# THE TASK
Select every line containing the word "materials" from the material, and copy those lines.

>> Start DATA LINES

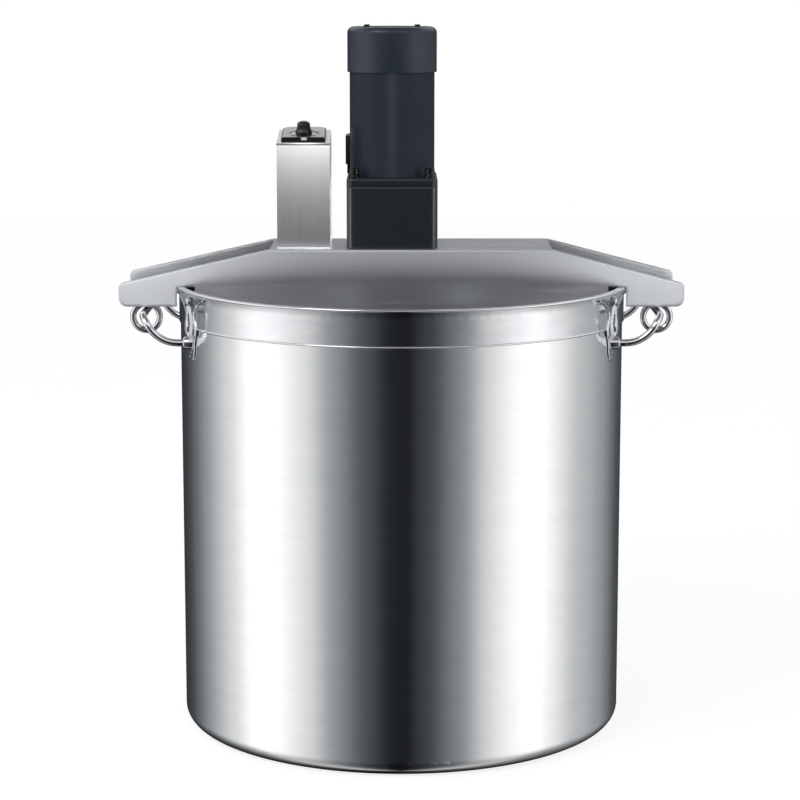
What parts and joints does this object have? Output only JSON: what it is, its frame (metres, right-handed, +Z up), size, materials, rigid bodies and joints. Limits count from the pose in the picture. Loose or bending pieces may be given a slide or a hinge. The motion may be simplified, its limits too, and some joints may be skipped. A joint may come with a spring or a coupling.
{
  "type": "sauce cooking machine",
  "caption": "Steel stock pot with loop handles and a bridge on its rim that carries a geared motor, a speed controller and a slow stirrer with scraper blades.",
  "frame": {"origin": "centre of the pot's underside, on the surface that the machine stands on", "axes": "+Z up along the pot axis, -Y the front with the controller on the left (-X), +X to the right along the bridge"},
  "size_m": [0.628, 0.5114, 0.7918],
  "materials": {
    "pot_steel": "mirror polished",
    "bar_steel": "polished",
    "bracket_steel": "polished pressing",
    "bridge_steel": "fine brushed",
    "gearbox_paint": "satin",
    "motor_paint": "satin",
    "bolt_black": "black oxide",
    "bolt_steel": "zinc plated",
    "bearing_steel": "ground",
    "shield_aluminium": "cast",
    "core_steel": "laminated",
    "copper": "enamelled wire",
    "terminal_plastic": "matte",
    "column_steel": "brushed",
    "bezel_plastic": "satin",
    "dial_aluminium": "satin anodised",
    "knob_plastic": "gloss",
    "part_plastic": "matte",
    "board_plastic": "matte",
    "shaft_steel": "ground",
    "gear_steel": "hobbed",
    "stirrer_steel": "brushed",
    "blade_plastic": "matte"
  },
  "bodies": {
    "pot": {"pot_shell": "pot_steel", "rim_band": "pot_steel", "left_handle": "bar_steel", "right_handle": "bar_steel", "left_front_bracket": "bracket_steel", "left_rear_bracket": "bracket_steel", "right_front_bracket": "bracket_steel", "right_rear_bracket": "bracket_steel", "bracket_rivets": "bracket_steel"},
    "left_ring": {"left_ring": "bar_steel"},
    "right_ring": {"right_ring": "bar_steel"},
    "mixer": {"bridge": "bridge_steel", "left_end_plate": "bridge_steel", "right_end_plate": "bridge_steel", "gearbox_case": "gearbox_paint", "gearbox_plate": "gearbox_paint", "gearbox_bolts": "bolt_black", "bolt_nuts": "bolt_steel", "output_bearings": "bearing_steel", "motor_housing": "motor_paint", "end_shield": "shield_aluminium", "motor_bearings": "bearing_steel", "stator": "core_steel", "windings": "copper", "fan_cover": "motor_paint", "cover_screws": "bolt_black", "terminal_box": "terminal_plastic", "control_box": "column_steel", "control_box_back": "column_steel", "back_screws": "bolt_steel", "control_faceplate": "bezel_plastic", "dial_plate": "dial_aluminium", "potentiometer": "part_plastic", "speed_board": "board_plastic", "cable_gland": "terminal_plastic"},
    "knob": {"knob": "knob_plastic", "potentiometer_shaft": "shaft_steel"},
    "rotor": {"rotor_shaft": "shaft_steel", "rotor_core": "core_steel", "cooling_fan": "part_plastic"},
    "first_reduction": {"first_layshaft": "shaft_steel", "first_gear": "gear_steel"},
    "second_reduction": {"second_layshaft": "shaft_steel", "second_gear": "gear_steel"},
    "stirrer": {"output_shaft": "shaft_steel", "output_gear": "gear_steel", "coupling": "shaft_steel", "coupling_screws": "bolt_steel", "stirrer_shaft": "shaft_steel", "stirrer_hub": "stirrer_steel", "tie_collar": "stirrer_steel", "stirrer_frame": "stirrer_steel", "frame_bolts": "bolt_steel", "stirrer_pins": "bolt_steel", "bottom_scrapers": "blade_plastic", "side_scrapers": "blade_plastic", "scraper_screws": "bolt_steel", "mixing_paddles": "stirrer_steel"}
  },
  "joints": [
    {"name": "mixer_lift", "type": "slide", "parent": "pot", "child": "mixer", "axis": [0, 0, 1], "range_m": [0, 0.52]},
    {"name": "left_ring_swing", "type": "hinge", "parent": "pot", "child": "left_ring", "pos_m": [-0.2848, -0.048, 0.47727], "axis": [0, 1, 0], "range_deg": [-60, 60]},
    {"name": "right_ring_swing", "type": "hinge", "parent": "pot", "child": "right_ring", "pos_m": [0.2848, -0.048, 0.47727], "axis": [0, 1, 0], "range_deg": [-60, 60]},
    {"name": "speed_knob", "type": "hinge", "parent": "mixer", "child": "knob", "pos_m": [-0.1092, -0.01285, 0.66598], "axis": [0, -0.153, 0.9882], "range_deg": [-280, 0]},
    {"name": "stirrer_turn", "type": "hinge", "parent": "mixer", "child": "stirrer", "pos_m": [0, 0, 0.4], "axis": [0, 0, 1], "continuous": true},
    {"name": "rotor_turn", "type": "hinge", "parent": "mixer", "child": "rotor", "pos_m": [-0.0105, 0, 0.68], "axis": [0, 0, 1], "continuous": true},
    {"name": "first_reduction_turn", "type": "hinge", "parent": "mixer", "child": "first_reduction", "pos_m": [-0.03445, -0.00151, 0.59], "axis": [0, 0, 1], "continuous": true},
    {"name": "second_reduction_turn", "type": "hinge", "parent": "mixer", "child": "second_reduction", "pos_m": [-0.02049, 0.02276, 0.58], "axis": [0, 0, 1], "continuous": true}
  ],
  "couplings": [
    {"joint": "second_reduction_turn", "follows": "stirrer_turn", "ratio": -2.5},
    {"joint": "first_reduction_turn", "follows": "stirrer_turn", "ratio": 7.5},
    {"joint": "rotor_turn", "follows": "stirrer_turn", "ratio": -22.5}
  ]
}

>> End DATA LINES

# RESPONSE TO THIS TASK
What parts and joints does this object have? Output only JSON: what it is, its frame (metres, right-handed, +Z up), size, materials, rigid bodies and joints. Limits count from the pose in the picture. Loose or bending pieces may be given a slide or a hinge. The motion may be simplified, its limits too, and some joints may be skipped. A joint may come with a spring or a coupling.
  "materials": {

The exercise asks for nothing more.